■ Do this: Repeat exactly the lines from the start of the material below up to and including the "const SAW_BLOCK = 200;" line.

begin Data shown

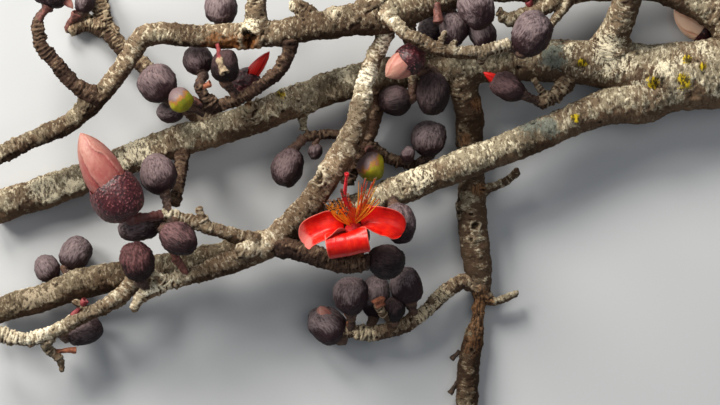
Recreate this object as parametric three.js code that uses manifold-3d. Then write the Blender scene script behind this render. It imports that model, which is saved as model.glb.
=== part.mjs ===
// A cut flowering bough of a silk cotton tree, lying on the ground.
// Millimetres, +Z up. Seen from above, +X runs towards the sawn end of the main bough.
import * as THREE from 'three';
import { mergeVertices } from 'three/addons/utils/BufferGeometryUtils.js';
import Module from 'manifold-3d';

const wasm = await Module();
wasm.setup();

// Driving dimensions
const GAP = 0.32;
const SAWN_ACROSS = 785;
const PRUNED_DOWN = 415;
const RING_PITCH = 1.15;
const BOUGH_SIDES = 12;
const LIMB_SIDES = 10;
const TWIG_SIDES = 8;
const SHOOT_SIDES = 6;
const BUD_SIDES = 9;
const BUD_RINGS = 5;
const STALK_THICKNESS = 9;
const PETAL_LENGTH = 58;
const PETAL_THICKNESS = 2.4;
const PETAL_ROOT_RADIUS = 9;
const PETAL_ROOT_WIDTH = 7;
const CALYX_HEIGHT = 28;
const CALYX_WIDTH = 30;
const STYLE_REACH = 60;
const FILAMENT_THICKNESS = 2.2;
const SAW_BLOCK = 200;

// Colours, roughness and metalness
const BARK = { color: 0x8d8271, roughness: 0.95, metalness: 0 };
const PALE_BARK = { color: 0xb5a98d, roughness: 0.95, metalness: 0 };
const TWIG_BARK = { color: 0x83715d, roughness: 0.9, metalness: 0 };
const BUD_SKIN = { color: 0x4f333a, roughness: 0.7, metalness: 0 };
const GREEN_BUD_SKIN = { color: 0x9a9a2c, roughness: 0.55, metalness: 0 };
const PALE_PETAL = { color: 0xe0988a, roughness: 0.5, metalness: 0 };
const RED_PETAL = { color: 0xe02d1c, roughness: 0.4, metalness: 0 };
const STAMEN = { color: 0xc8281e, roughness: 0.5, metalness: 0 };

// Places are told as [across, down, height], in mm: across to the right and down from
// the topmost left corner of the bough as it lies, and height above the ground.
// A station of a limb adds its thickness there.
function place(station) {
  return new THREE.Vector3(station[0], -station[1], station[2]);
}

function asStation(point, thickness) {
  return [point.x, -point.y, point.z, thickness];
}

const LIMBS = [
  {
    name: 'main_bough', finish: BARK, sides: BOUGH_SIDES, sawnAcross: SAWN_ACROSS,
    stations: [
      [796, 62, 36, 72], [740, 69, 37, 68], [690, 76, 39, 69], [655, 74, 41, 62],
      [622, 67, 42, 51], [555, 61, 42, 43], [500, 63, 40, 37], [430, 69, 38, 34],
      [366, 78, 36, 34], [295, 101, 34, 33], [246, 121, 31, 31], [178, 142, 28, 31],
      [133, 158, 25, 30], [67, 184, 20, 31], [-10, 209, 17, 33],
    ],
    shoots: [
      [[251, 119, 33, 12], [250, 110, 44, 12], [251, 104, 51, 10]],
      [[303, 104, 30, 9], [303, 118, 26, 9], [303, 131, 23, 8]],
    ],
  },
  {
    name: 'lower_bough', finish: BARK, sides: BOUGH_SIDES, on: ['main_bough'],
    stations: [
      [680, 82, 41, 42], [645, 97, 44, 39], [600, 109, 48, 35], [556, 128, 50, 31],
      [514, 145, 53, 30], [452, 169, 55, 30], [406, 188, 54, 30], [340, 216, 50, 29],
      [280, 239, 45, 28], [230, 252, 43, 26], [190, 262, 41, 26], [150, 270, 38, 28],
      [80, 284, 32, 30], [34, 301, 27, 27], [-10, 313, 23, 27],
    ],
  },
  {
    name: 'hanging_bough', finish: BARK, sides: LIMB_SIDES, on: ['main_bough'], prunedDown: PRUNED_DOWN,
    stations: [
      [465, 67, 38, 25], [463, 84, 34, 26], [470, 120, 25, 29], [471, 150, 19, 26],
      [472, 180, 17, 26], [472, 209, 17, 30], [475, 240, 17, 31], [479, 270, 17, 28],
      [481, 290, 16, 21], [480, 303, 15, 12], [478, 322, 14, 13], [474, 340, 13, 21],
      [469, 366, 12, 22], [467, 425, 10.8, 22],
    ],
    shoots: [
      [[481, 290, 16, 9], [492, 302, 16, 9], [506, 298, 17, 8], [520, 293, 17, 7]],
      [[472, 193, 17, 10], [488, 189, 18, 9], [505, 182, 19, 8], [515, 174, 20, 7], [519, 167, 21, 6]],
      [[505, 182, 19, 8], [512, 177, 19, 7], [521, 173, 19, 6]],
    ],
  },
  {
    name: 'top_limb', finish: BARK, sides: LIMB_SIDES, on: ['main_bough'],
    stations: [
      [760, 58, 38, 50], [730, 16, 42, 46], [700, -1, 44, 42], [665, -17, 44, 40],
      [620, -19, 44, 40], [570, -16, 48, 38], [530, -16, 56, 36], [480, -14, 66, 34],
      [430, -2, 74, 35], [390, 16, 82, 38], [355, 21, 86, 31], [309, 28, 88, 27],
      [268, 35, 88, 25], [200, 37, 86, 23], [160, 34, 84, 22],
    ],
    shoots: [
      [[372, 12, 82, 30], [362, -2, 80, 26]],
      [[258, 34, 88, 18], [257, 14, 92, 19], [257, -6, 96, 18]],
      [[318, 27, 86, 15], [300, 8, 84, 15], [290, 6, 84, 14]],
      [[244, 36, 88, 22], [246, 46, 88, 14]],
      [[558, -15, 50, 16], [549, 3, 58, 15], [530, 12, 60, 14], [511, 20, 60, 14], [500, 14, 61, 10]],
      [[571, -15, 48, 10], [566, 4, 58, 10], [549, 27, 62, 8]],
    ],
  },
  {
    name: 'left_limb', finish: BARK, sides: LIMB_SIDES, on: ['top_limb'],
    stations: [
      [160, 34, 84, 22], [144, 37, 83, 22], [131, 55, 82, 20], [115, 79, 80, 19],
      [98, 98, 77, 20], [69, 124, 73, 19], [46, 134, 71, 18], [17, 147, 68, 18],
      [-10, 161, 66, 18],
    ],
    shoots: [[[90, 106, 76, 14], [80, 104, 84, 11]]],
  },
  {
    name: 'stub_limb', finish: BARK, sides: LIMB_SIDES, on: ['main_bough'],
    stations: [[612, 65, 42, 30], [613, 40, 52, 30], [621, 20, 70, 29], [630, -12, 86, 29]],
  },
  {
    name: 'cross_limb', finish: PALE_BARK, sides: LIMB_SIDES, on: ['top_limb'],
    stations: [
      [386, 20, 82, 16], [383, 40, 76, 16], [372, 63, 73, 17], [364, 90, 73, 19],
      [355, 130, 73, 24], [326, 181, 74, 25], [304, 211, 75, 26], [280, 236, 76, 27],
      [262, 248, 77, 28], [238, 259, 78, 24], [200, 274, 80, 17], [169, 282, 82, 15],
      [146, 293, 82, 13],
    ],
    shoots: [
      [[256, 250, 80, 18], [244, 250, 90, 15], [238, 248, 94, 13]],
      [[166, 283, 82, 9], [158, 276, 90, 7], [152, 273, 94, 6]],
      [[150, 290, 82, 11], [140, 298, 84, 10], [134, 312, 84, 7]],
    ],
  },
  {
    name: 'flower_twig', finish: TWIG_BARK, sides: TWIG_SIDES, on: ['cross_limb'],
    stations: [
      [272, 243, 77, 19], [290, 248, 80, 19], [320, 257, 86, 19], [345, 264, 92, 18],
      [366, 264, 97, 16],
    ],
  },
  {
    name: 'spur_twig', finish: PALE_BARK, sides: TWIG_SIDES, on: ['cross_limb'],
    stations: [
      [264, 248, 78, 15], [252, 241, 84, 14], [235, 236, 88, 14], [212, 229, 90, 13],
      [189, 221, 91, 13], [160, 214, 92, 12],
    ],
    shoots: [[[204, 226, 90, 10], [201, 214, 94, 8], [200, 206, 96, 7]]],
  },
  {
    name: 'low_twig', finish: TWIG_BARK, sides: TWIG_SIDES, on: ['hanging_bough'],
    stations: [
      [481, 286, 17, 14], [464, 282, 18, 14], [449, 290, 20, 14], [434, 304, 22, 14],
      [418, 318, 24, 15], [395, 329, 25, 15], [372, 334, 26, 14], [349, 332, 27, 13],
      [337, 334, 28, 12],
    ],
    shoots: [[[396, 329, 26, 9], [386, 317, 42, 8], [376, 304, 56, 8]]],
    buds: [
      { centre: [394, 310, 38], length: 26, width: 21, aim: [0, -1, 0.2], root: [392, 329, 26] },
    ],
  },
  {
    name: 'short_twig', finish: TWIG_BARK, sides: TWIG_SIDES, on: ['main_bough'],
    stations: [[568, 64, 42, 17], [565, 84, 50, 16], [552, 97, 56, 14], [537, 105, 60, 13]],
    shoots: [[[548, 99, 57, 8], [541, 90, 62, 6], [533, 79, 66, 5]]],
  },
  {
    name: 'long_spur', finish: PALE_BARK, sides: TWIG_SIDES, on: ['top_limb'],
    stations: [
      [384, 14, 84, 15], [390, 20, 104, 14], [405, 34, 112, 13], [429, 46, 112, 13],
      [446, 52, 110, 13], [469, 54, 107, 13], [492, 50, 104, 12], [511, 45, 102, 12],
    ],
    shoots: [[[480, 54, 106, 10], [481, 65, 100, 8]]],
  },
  {
    name: 'curved_twig', finish: TWIG_BARK, sides: TWIG_SIDES, on: ['top_limb'],
    stations: [
      [287, 32, 88, 15], [290, 50, 90, 14], [283, 66, 88, 13], [270, 80, 86, 13],
      [252, 92, 84, 13], [230, 103, 80, 12], [206, 110, 76, 12],
    ],
    shoots: [[[214, 108, 78, 13], [205, 96, 84, 12], [199, 85, 88, 10]]],
    buds: [
      { centre: [170, 112, 60], length: 26, width: 22, aim: [-1, 0.1, -0.2], root: [216, 107, 78] },
    ],
  },
  {
    name: 'corner_twig', finish: TWIG_BARK, sides: TWIG_SIDES, on: ['left_limb'],
    stations: [
      [99, 99, 77, 17], [86, 92, 84, 17], [70, 80, 88, 16], [55, 62, 90, 15], [42, 45, 92, 14],
      [38, 18, 92, 12],
    ],
  },
  {
    name: 'rear_twig', finish: TWIG_BARK, sides: TWIG_SIDES, on: ['main_bough'],
    stations: [
      [222, 133, 30, 18], [202, 118, 26, 18], [178, 100, 22, 17], [158, 82, 19, 17],
      [140, 63, 16, 17], [120, 46, 13, 17], [106, 28, 10.5, 16], [96, -10, 8.5, 16],
    ],
    shoots: [
      [[103, 25, 10, 16], [86, 23, 11, 15], [72, 27, 12, 13], [65, 29, 12, 11]],
      [[108, 32, 11, 10], [117, 27, 12, 8]],
    ],
    buds: [{ centre: [84, 0, 22], length: 26, width: 20, aim: [0.2, -1, 0.1], root: [74, 24, 13] }],
  },
  {
    name: 'inner_twig', finish: TWIG_BARK, sides: TWIG_SIDES, on: ['main_bough'],
    stations: [[181, 141, 28, 14], [181, 162, 38, 14], [178, 184, 50, 13], [174, 206, 60, 12]],
  },
  {
    name: 'drooping_twig', finish: TWIG_BARK, sides: TWIG_SIDES, on: ['main_bough'],
    stations: [[372, 77, 36, 21], [373, 112, 31, 20], [362, 146, 27, 20], [345, 184, 24, 15]],
    shoots: [
      [[366, 138, 28, 12], [334, 134, 32, 11], [303, 137, 34, 9]],
      [[364, 143, 28, 12], [389, 158, 28, 11], [419, 166, 26, 10]],
    ],
    buds: [
      { centre: [315, 151, 34], length: 17, width: 15, aim: [-0.1, 1, 0], root: [320, 134, 33] },
      { centre: [408, 155, 40], length: 17, width: 15, aim: [0.2, -1, 0.5], root: [404, 162, 27] },
    ],
  },
  {
    name: 'lower_left_twig', finish: PALE_BARK, sides: TWIG_SIDES, on: ['lower_bough'],
    stations: [
      [138, 273, 37, 16], [126, 291, 50, 15], [110, 304, 56, 15], [80, 318, 57, 14],
      [55, 331, 54, 14], [25, 340, 50, 14], [0, 334, 46, 14], [-10, 330, 45, 14],
    ],
    shoots: [
      [[52, 332, 54, 9], [46, 347, 48, 9], [58, 358, 42, 8], [62, 372, 38, 6]],
      [[88, 314, 57, 9], [79, 304, 62, 7], [72, 302, 64, 6]],
    ],
  },
  {
    name: 'middle_shoot', finish: TWIG_BARK, sides: SHOOT_SIDES, on: ['top_limb'],
    stations: [[404, 8, 78, 14], [408, 30, 74, 13], [413, 58, 68, 12], [414, 84, 64, 11]],
  },
];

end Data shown

■ Written answer:
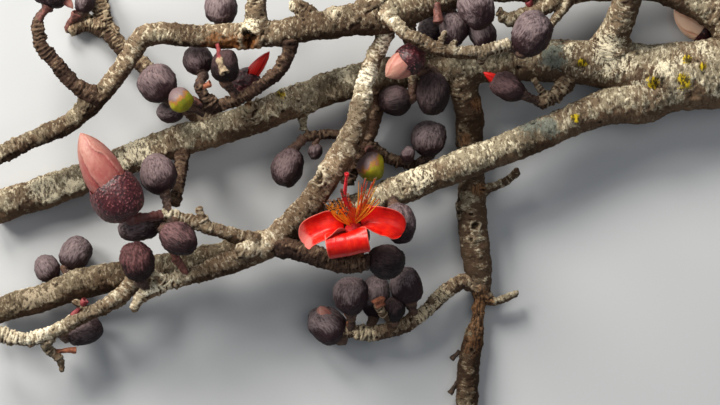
Recreate this object as parametric three.js code that uses manifold-3d. Then write the Blender scene script behind this render. It imports that model, which is saved as model.glb.
=== part.mjs ===
// A cut flowering bough of a silk cotton tree, lying on the ground.
// Millimetres, +Z up. Seen from above, +X runs towards the sawn end of the main bough.
import * as THREE from 'three';
import { mergeVertices } from 'three/addons/utils/BufferGeometryUtils.js';
import Module from 'manifold-3d';

const wasm = await Module();
wasm.setup();

// Driving dimensions
const GAP = 0.32;
const SAWN_ACROSS = 785;
const PRUNED_DOWN = 415;
const RING_PITCH = 1.15;
const BOUGH_SIDES = 12;
const LIMB_SIDES = 10;
const TWIG_SIDES = 8;
const SHOOT_SIDES = 6;
const BUD_SIDES = 9;
const BUD_RINGS = 5;
const STALK_THICKNESS = 9;
const PETAL_LENGTH = 58;
const PETAL_THICKNESS = 2.4;
const PETAL_ROOT_RADIUS = 9;
const PETAL_ROOT_WIDTH = 7;
const CALYX_HEIGHT = 28;
const CALYX_WIDTH = 30;
const STYLE_REACH = 60;
const FILAMENT_THICKNESS = 2.2;
const SAW_BLOCK = 200;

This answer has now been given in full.